- **Problem to work on**
Show all lines from the listing below that contain "this".

## start

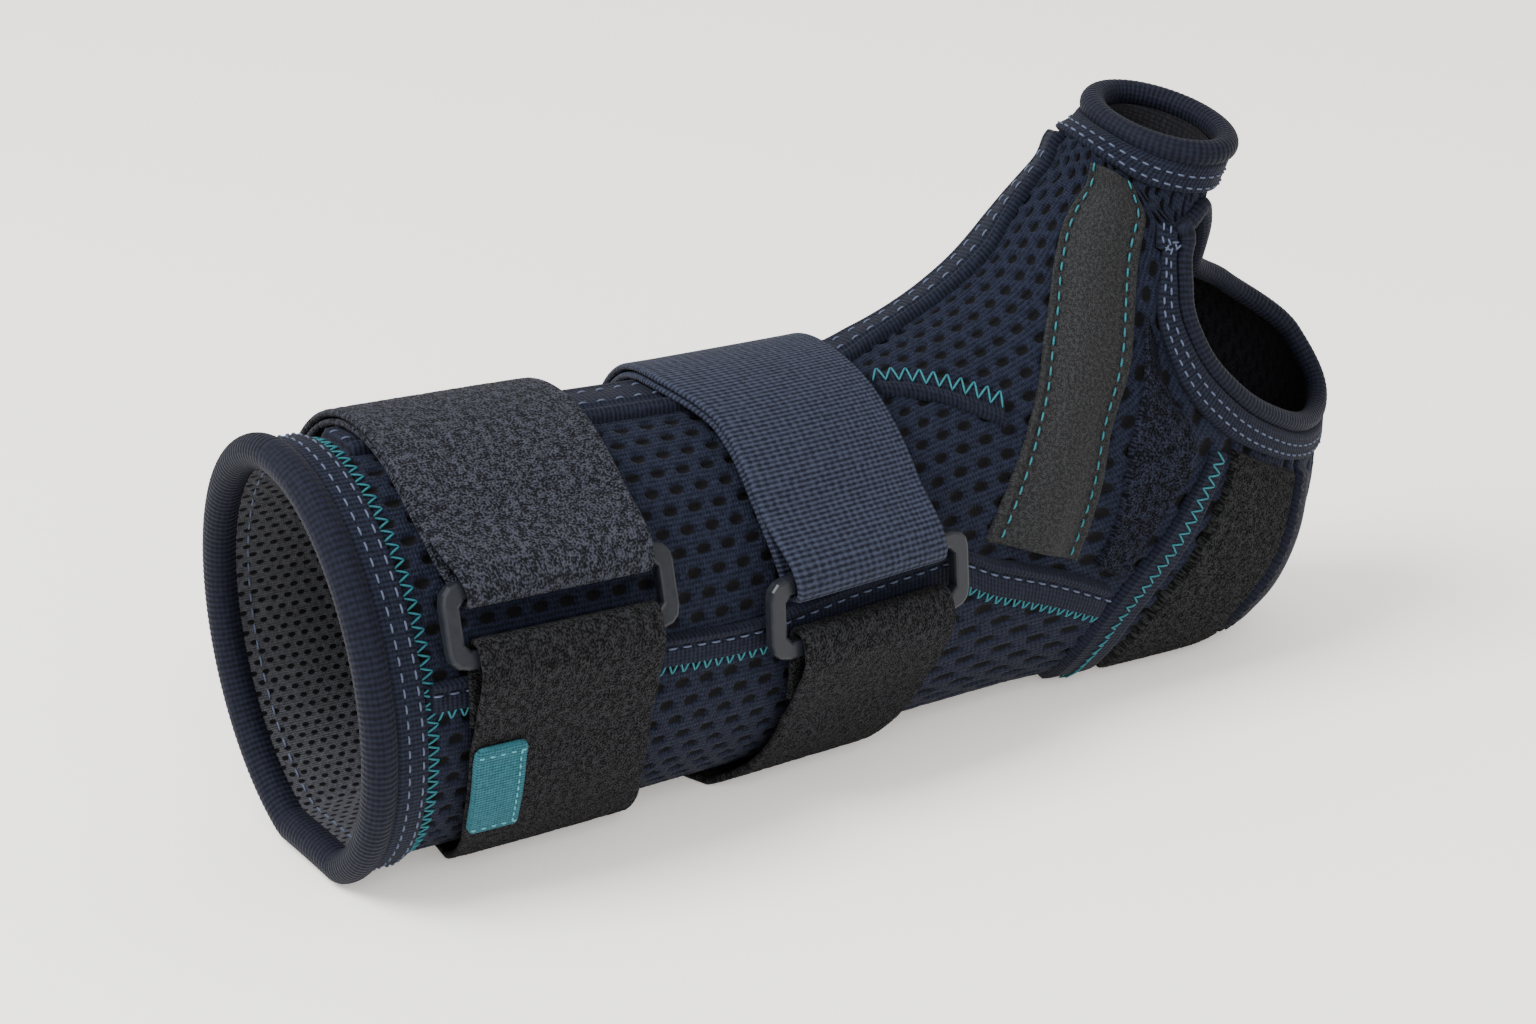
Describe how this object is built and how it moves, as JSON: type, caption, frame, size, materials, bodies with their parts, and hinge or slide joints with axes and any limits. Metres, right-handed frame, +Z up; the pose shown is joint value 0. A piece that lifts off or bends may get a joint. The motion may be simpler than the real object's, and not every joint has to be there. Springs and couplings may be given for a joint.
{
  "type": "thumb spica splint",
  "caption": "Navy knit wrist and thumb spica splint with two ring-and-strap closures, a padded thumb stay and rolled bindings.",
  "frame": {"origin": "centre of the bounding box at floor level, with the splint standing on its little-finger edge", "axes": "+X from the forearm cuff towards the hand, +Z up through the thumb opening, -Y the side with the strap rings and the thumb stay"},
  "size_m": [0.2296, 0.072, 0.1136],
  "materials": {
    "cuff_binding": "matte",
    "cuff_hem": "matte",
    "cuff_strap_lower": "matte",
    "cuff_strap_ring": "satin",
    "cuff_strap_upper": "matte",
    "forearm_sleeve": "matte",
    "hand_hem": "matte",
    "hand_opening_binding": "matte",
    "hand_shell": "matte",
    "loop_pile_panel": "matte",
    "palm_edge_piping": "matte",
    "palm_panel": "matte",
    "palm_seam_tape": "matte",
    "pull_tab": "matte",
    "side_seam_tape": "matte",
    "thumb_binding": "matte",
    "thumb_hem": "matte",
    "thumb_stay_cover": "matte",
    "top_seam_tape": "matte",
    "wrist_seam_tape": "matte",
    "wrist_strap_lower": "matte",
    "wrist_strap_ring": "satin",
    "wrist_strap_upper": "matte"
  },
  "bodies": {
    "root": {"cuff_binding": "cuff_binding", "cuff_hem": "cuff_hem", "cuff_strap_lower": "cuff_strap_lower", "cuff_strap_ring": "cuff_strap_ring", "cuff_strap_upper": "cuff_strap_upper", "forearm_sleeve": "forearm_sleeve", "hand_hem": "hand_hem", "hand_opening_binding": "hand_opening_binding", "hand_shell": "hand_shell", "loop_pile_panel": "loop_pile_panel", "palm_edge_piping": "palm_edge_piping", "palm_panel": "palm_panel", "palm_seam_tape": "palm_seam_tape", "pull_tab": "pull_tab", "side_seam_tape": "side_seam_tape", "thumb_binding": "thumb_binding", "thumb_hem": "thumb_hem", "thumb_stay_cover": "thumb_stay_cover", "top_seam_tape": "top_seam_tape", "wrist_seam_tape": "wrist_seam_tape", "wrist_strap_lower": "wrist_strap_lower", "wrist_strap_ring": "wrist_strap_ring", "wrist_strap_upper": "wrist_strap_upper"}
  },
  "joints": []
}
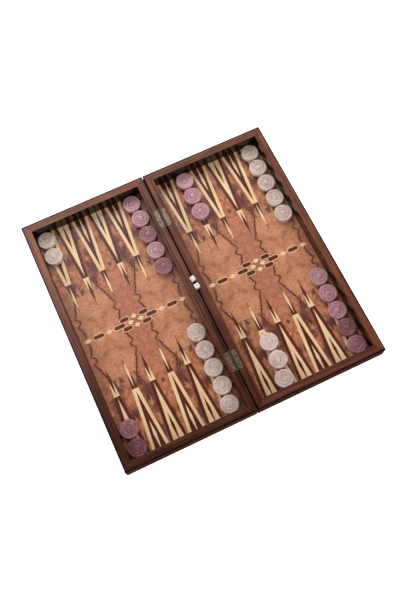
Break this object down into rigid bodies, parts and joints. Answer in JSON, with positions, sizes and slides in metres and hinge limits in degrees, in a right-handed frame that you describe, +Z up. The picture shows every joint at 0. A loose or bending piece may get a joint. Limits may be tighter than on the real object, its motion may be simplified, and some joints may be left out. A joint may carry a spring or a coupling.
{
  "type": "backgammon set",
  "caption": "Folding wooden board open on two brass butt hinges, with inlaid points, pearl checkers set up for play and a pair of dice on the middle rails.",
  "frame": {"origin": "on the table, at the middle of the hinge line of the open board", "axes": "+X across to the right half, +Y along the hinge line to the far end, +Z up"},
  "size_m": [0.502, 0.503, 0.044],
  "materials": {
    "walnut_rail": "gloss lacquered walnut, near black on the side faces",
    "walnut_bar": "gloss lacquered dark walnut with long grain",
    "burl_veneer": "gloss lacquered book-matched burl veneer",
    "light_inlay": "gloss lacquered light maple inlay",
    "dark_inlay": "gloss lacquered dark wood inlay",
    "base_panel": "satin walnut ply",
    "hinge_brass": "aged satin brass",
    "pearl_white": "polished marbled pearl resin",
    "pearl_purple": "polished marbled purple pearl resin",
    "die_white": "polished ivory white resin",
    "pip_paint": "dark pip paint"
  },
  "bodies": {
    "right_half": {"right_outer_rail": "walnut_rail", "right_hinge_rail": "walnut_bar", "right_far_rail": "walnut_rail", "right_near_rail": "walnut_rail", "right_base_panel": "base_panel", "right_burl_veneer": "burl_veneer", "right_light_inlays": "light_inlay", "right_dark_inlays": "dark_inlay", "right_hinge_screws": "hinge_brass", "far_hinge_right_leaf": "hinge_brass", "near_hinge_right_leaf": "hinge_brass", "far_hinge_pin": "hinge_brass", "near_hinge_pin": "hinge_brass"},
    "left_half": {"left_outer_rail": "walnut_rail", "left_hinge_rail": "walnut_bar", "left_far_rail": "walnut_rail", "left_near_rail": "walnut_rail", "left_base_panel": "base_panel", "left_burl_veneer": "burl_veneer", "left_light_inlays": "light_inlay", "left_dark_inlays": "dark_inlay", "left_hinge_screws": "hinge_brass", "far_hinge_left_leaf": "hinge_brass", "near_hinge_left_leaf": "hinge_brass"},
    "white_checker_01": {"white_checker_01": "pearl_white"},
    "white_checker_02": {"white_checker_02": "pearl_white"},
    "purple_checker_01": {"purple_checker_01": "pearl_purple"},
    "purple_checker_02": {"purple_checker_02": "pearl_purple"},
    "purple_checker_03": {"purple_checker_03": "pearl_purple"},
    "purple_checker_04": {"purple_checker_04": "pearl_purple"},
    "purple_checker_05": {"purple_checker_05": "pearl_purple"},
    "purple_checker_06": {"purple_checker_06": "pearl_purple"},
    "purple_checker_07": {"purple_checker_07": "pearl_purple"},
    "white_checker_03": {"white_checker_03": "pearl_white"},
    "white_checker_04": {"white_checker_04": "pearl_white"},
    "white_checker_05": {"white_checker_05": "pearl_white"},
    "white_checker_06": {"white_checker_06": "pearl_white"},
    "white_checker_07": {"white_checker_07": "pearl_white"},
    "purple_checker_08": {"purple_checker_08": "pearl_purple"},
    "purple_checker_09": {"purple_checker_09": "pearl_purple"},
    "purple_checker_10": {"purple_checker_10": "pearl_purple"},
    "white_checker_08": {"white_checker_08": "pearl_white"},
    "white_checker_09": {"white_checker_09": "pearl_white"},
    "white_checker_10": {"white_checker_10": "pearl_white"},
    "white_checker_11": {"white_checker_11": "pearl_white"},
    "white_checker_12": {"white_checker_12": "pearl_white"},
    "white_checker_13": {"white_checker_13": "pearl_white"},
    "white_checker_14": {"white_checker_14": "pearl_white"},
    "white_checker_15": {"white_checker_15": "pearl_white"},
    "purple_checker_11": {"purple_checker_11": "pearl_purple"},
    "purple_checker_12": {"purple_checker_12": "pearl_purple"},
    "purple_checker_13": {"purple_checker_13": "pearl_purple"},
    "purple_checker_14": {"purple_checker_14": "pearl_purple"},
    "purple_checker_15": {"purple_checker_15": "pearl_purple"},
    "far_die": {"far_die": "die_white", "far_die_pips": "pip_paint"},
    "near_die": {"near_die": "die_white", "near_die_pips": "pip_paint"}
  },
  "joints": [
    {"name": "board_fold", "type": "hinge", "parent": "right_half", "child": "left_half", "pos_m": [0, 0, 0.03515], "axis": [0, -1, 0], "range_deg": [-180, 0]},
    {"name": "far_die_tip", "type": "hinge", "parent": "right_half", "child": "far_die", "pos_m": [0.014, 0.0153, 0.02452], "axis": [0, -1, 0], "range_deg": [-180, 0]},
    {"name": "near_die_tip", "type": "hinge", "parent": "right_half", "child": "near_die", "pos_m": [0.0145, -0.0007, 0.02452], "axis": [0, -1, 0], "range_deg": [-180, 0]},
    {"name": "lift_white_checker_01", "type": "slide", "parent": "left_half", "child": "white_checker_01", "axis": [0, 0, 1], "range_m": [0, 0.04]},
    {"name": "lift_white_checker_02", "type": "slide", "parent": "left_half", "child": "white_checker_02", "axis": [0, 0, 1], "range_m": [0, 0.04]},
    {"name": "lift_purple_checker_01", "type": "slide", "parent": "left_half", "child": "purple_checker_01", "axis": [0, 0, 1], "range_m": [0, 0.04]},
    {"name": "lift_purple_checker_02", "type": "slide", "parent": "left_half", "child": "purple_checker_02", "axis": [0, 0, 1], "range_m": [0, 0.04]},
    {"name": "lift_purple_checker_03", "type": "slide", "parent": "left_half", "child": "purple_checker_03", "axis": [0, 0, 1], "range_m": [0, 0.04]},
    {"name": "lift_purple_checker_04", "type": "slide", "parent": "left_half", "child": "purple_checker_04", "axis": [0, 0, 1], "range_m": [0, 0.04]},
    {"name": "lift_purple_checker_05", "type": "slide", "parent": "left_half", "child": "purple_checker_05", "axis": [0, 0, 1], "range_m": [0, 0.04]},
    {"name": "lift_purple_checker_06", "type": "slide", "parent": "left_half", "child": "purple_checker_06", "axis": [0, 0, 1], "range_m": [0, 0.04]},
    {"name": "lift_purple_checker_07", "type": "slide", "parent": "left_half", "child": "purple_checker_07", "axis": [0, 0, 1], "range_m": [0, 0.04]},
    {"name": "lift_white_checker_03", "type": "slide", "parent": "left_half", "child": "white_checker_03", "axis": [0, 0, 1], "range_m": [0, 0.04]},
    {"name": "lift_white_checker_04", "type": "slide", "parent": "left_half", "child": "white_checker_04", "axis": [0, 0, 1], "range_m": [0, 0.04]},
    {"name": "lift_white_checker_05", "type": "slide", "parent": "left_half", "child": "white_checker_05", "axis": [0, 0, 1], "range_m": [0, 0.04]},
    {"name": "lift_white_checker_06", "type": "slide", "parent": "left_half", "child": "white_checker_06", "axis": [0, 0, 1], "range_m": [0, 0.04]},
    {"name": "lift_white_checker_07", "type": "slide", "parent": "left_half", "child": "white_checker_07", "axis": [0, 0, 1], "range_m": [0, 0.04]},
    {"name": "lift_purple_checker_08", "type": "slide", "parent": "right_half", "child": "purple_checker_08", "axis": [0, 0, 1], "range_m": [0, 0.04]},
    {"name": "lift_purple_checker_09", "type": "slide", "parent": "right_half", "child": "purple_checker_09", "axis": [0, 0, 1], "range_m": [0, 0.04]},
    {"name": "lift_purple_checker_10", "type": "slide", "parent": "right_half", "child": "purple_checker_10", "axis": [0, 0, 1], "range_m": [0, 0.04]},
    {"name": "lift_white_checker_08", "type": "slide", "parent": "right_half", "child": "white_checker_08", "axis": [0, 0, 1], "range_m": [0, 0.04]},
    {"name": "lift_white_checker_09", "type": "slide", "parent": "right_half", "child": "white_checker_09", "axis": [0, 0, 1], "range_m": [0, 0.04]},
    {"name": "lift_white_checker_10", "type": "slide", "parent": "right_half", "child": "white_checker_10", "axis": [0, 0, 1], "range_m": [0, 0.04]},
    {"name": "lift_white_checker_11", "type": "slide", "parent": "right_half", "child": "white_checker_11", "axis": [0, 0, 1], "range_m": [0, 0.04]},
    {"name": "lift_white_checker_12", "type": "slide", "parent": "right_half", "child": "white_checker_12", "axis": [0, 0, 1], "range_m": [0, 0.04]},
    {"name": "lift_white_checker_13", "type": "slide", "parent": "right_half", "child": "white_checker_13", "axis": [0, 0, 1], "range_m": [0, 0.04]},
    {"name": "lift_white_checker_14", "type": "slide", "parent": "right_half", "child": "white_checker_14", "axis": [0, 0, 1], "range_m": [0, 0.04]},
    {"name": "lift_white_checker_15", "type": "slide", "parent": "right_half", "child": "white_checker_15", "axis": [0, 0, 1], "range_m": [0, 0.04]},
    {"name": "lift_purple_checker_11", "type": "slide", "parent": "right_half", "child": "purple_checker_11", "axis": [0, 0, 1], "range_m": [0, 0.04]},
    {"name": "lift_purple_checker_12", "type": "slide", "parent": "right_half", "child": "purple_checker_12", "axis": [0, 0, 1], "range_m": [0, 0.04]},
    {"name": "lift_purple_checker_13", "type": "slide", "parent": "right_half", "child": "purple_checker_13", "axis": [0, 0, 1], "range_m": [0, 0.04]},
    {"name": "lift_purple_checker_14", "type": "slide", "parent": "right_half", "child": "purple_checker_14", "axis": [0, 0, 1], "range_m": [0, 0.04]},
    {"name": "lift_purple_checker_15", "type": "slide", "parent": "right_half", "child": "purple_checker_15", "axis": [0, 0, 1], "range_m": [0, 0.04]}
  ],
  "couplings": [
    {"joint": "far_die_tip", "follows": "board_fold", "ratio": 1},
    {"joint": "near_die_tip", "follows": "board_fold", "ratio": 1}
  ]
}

## end

- **Finished task**
Describe how this object is built and how it moves, as JSON: type, caption, frame, size, materials, bodies with their parts, and hinge or slide joints with axes and any limits. Metres, right-handed frame, +Z up; the pose shown is joint value 0. A piece that lifts off or bends may get a joint. The motion may be simpler than the real object's, and not every joint has to be there. Springs and couplings may be given for a joint.
Break this object down into rigid bodies, parts and joints. Answer in JSON, with positions, sizes and slides in metres and hinge limits in degrees, in a right-handed frame that you describe, +Z up. The picture shows every joint at 0. A loose or bending piece may get a joint. Limits may be tighter than on the real object, its motion may be simplified, and some joints may be left out. A joint may carry a spring or a coupling.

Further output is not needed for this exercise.